OBJECTIVE:
Print every line of the listing exactly, please.

AVAILABLE DATA:
>>>

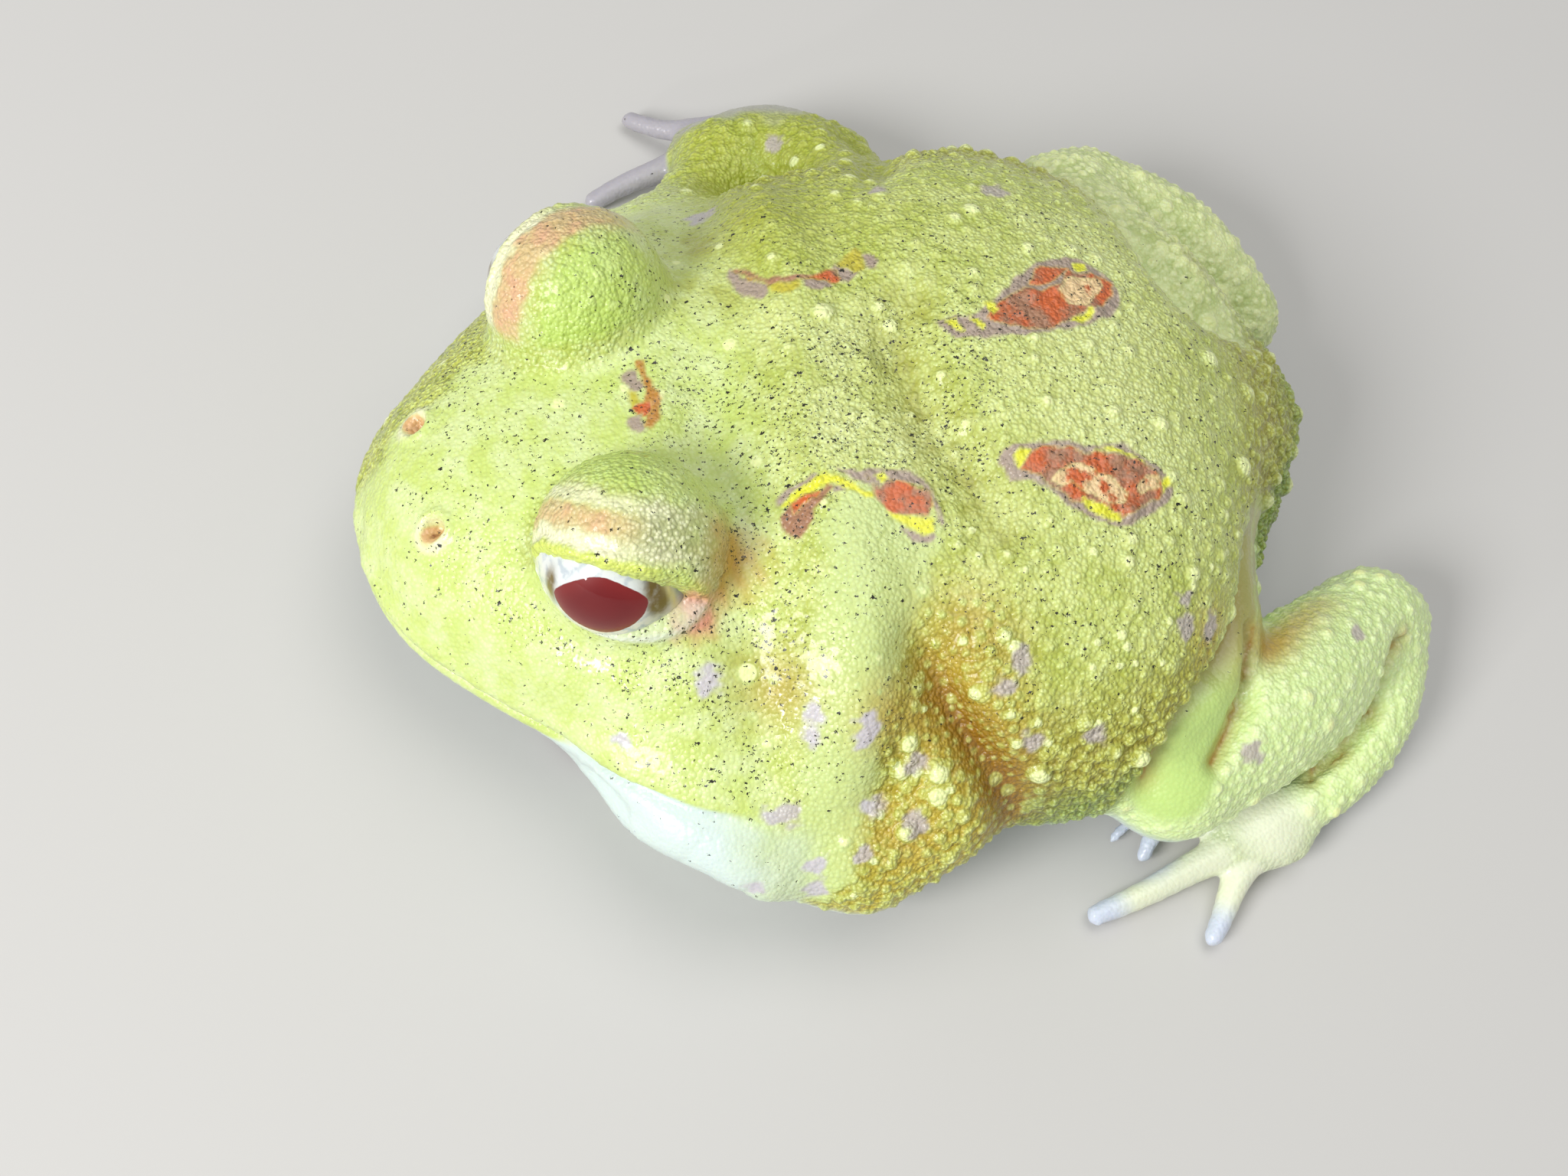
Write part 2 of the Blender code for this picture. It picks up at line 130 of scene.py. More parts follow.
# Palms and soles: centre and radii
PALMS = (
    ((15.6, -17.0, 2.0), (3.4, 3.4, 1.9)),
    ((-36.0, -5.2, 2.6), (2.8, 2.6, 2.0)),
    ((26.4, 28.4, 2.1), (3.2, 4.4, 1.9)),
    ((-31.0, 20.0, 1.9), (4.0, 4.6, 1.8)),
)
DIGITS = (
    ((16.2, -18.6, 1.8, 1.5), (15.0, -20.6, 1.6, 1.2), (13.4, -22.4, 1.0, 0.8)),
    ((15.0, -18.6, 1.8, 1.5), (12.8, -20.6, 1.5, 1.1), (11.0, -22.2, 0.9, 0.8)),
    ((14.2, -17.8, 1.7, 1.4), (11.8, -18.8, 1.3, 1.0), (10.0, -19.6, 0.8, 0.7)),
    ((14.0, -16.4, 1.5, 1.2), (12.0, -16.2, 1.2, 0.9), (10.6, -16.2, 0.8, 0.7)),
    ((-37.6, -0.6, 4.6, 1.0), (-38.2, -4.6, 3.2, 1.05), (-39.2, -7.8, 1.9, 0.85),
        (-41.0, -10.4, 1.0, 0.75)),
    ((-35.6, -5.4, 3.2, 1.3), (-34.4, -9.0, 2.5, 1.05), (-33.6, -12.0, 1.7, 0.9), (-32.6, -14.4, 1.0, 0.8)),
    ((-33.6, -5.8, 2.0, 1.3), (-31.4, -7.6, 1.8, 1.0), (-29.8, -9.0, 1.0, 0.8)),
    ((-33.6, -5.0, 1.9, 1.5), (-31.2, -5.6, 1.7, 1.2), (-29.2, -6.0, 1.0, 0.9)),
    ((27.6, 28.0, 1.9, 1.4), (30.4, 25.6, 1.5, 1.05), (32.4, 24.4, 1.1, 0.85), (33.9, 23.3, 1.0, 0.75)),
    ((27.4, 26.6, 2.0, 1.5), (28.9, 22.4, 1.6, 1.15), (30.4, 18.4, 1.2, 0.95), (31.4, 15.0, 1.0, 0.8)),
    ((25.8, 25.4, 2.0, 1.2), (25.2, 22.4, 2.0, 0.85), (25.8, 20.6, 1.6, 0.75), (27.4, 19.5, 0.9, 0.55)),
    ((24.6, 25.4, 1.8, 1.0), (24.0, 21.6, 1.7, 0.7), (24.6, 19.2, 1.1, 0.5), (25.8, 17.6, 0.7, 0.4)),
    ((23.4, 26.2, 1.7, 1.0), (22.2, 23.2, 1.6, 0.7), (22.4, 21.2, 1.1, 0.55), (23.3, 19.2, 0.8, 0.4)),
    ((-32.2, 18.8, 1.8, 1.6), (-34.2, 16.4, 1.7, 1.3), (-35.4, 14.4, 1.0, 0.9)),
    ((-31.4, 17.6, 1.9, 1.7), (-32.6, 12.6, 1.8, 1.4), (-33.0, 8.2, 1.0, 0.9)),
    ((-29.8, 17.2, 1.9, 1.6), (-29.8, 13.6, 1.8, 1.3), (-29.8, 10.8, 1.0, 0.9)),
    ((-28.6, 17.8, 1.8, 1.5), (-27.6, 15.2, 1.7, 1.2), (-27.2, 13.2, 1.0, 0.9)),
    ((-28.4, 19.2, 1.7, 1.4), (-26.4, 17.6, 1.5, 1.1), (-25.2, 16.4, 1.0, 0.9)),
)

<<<

RESPONSE:
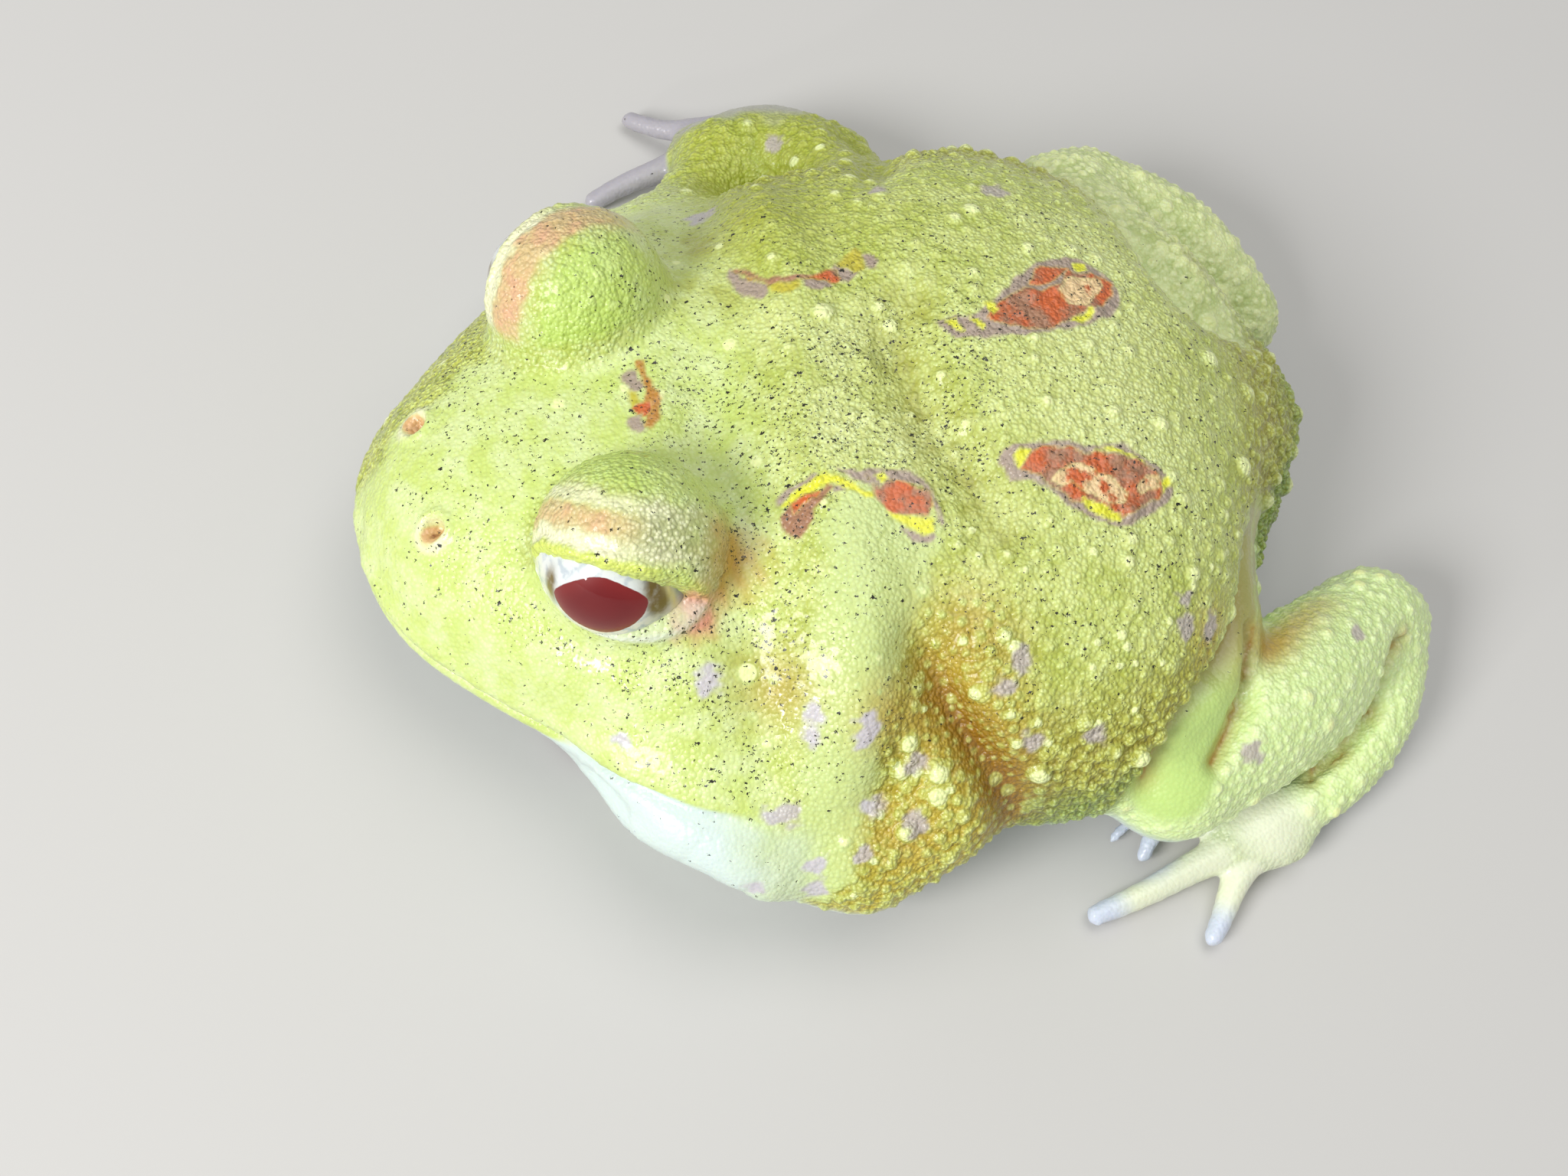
Write part 2 of the Blender code for this picture. It picks up at line 130 of scene.py. More parts follow.
# Palms and soles: centre and radii
PALMS = (
    ((15.6, -17.0, 2.0), (3.4, 3.4, 1.9)),
    ((-36.0, -5.2, 2.6), (2.8, 2.6, 2.0)),
    ((26.4, 28.4, 2.1), (3.2, 4.4, 1.9)),
    ((-31.0, 20.0, 1.9), (4.0, 4.6, 1.8)),
)
DIGITS = (
    ((16.2, -18.6, 1.8, 1.5), (15.0, -20.6, 1.6, 1.2), (13.4, -22.4, 1.0, 0.8)),
    ((15.0, -18.6, 1.8, 1.5), (12.8, -20.6, 1.5, 1.1), (11.0, -22.2, 0.9, 0.8)),
    ((14.2, -17.8, 1.7, 1.4), (11.8, -18.8, 1.3, 1.0), (10.0, -19.6, 0.8, 0.7)),
    ((14.0, -16.4, 1.5, 1.2), (12.0, -16.2, 1.2, 0.9), (10.6, -16.2, 0.8, 0.7)),
    ((-37.6, -0.6, 4.6, 1.0), (-38.2, -4.6, 3.2, 1.05), (-39.2, -7.8, 1.9, 0.85),
        (-41.0, -10.4, 1.0, 0.75)),
    ((-35.6, -5.4, 3.2, 1.3), (-34.4, -9.0, 2.5, 1.05), (-33.6, -12.0, 1.7, 0.9), (-32.6, -14.4, 1.0, 0.8)),
    ((-33.6, -5.8, 2.0, 1.3), (-31.4, -7.6, 1.8, 1.0), (-29.8, -9.0, 1.0, 0.8)),
    ((-33.6, -5.0, 1.9, 1.5), (-31.2, -5.6, 1.7, 1.2), (-29.2, -6.0, 1.0, 0.9)),
    ((27.6, 28.0, 1.9, 1.4), (30.4, 25.6, 1.5, 1.05), (32.4, 24.4, 1.1, 0.85), (33.9, 23.3, 1.0, 0.75)),
    ((27.4, 26.6, 2.0, 1.5), (28.9, 22.4, 1.6, 1.15), (30.4, 18.4, 1.2, 0.95), (31.4, 15.0, 1.0, 0.8)),
    ((25.8, 25.4, 2.0, 1.2), (25.2, 22.4, 2.0, 0.85), (25.8, 20.6, 1.6, 0.75), (27.4, 19.5, 0.9, 0.55)),
    ((24.6, 25.4, 1.8, 1.0), (24.0, 21.6, 1.7, 0.7), (24.6, 19.2, 1.1, 0.5), (25.8, 17.6, 0.7, 0.4)),
    ((23.4, 26.2, 1.7, 1.0), (22.2, 23.2, 1.6, 0.7), (22.4, 21.2, 1.1, 0.55), (23.3, 19.2, 0.8, 0.4)),
    ((-32.2, 18.8, 1.8, 1.6), (-34.2, 16.4, 1.7, 1.3), (-35.4, 14.4, 1.0, 0.9)),
    ((-31.4, 17.6, 1.9, 1.7), (-32.6, 12.6, 1.8, 1.4), (-33.0, 8.2, 1.0, 0.9)),
    ((-29.8, 17.2, 1.9, 1.6), (-29.8, 13.6, 1.8, 1.3), (-29.8, 10.8, 1.0, 0.9)),
    ((-28.6, 17.8, 1.8, 1.5), (-27.6, 15.2, 1.7, 1.2), (-27.2, 13.2, 1.0, 0.9)),
    ((-28.4, 19.2, 1.7, 1.4), (-26.4, 17.6, 1.5, 1.1), (-25.2, 16.4, 1.0, 0.9)),
)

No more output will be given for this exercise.